Extract exactly those lines that lie between the start of the material and the line with "from its base", including both boundary lines and no others.

## [Source material]
* * * * * * *
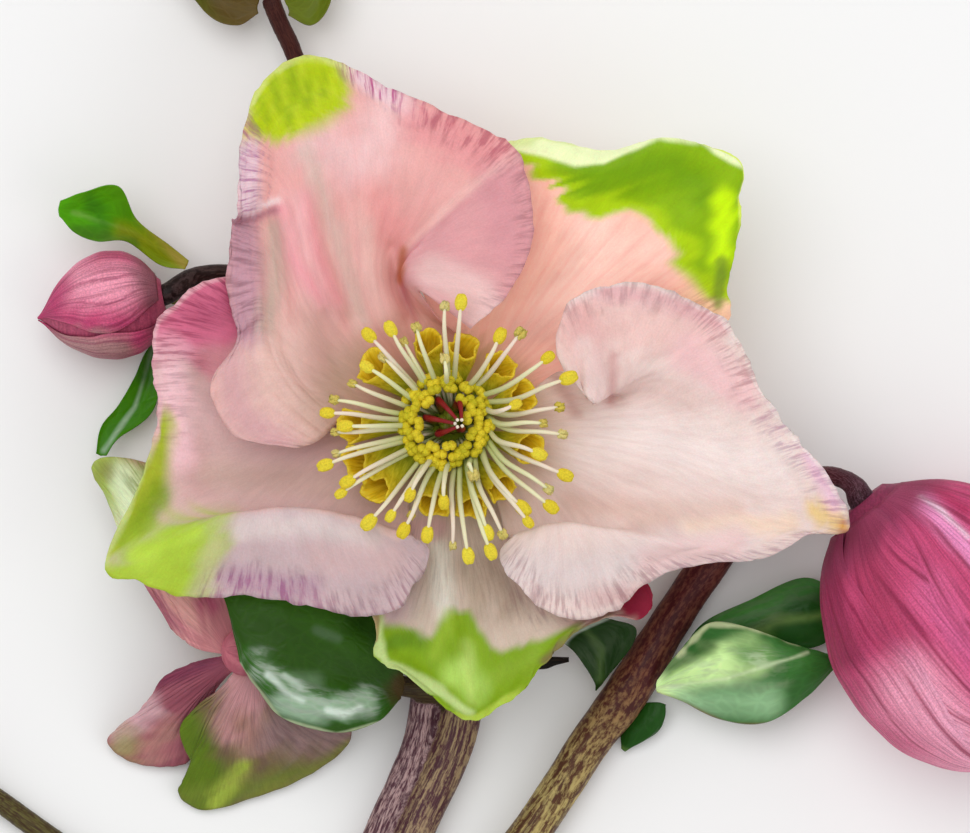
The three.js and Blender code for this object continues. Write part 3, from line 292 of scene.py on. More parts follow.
class Sheet:
    """A grid of points: `s` runs across it, `t` from its base to its far edge."""

    def __init__(self, grid, s, t, seed):
        self.grid, self.s, self.t, self.seed = grid, s, t, seed
        self.paint, self.streak = np.zeros((*s.shape, 4)), np.zeros((*s.shape, 4))
        self.measure()

    def measure(self):
        """Lengths along the sheet in steps: from the rim, outward and across."""
        self.x, self.y = self.grid[..., 0], self.grid[..., 1]
        outward = np.linalg.norm(np.diff(self.grid, axis=1), axis=2)
        across = np.linalg.norm(np.diff(self.grid, axis=0), axis=2)
        self.out = np.pad(np.cumsum(outward, axis=1), ((0, 0), (1, 0)))
        self.wide = np.pad(np.cumsum(across, axis=0), ((1, 0), (0, 0)))
        self.rim = self.out[:, -1:] - self.out
        self.sides = np.minimum(self.wide, self.wide[-1:] - self.wide)

    # Shaping. Each use of noise adds a number of its own to the sheet's seed.
    def normals(self):
        return unit(np.cross(np.gradient(self.grid, axis=1), np.gradient(self.grid, axis=0)))

    def lift(self, height):
        """Moves the sheet along its own normals."""
        self.grid = self.grid + self.normals() * height[..., None]

    def wave(self, waves, phase, height):
        """Ripples that grow towards the rim."""
        turn = 2 * math.pi * (waves * self.s + phase)
        self.grid[..., 2] += height * np.sin(turn) * self.t**4
        self.measure()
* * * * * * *
## [Answer to this exercise]
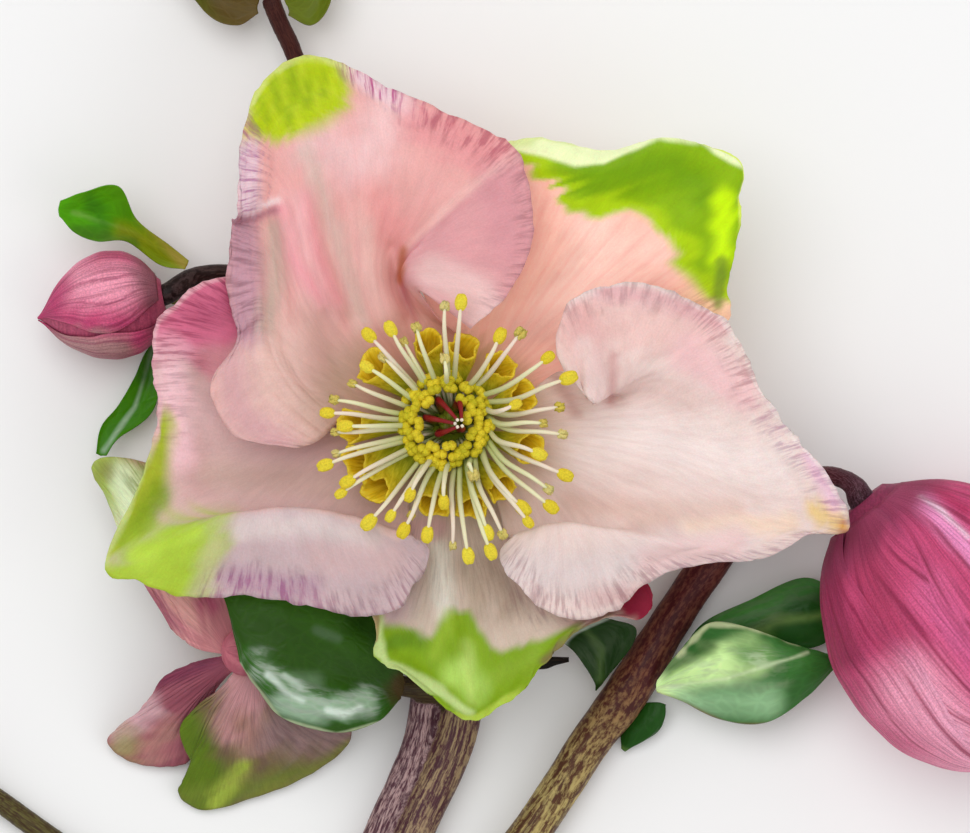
The three.js and Blender code for this object continues. Write part 3, from line 292 of scene.py on. More parts follow.
class Sheet:
    """A grid of points: `s` runs across it, `t` from its base to its far edge."""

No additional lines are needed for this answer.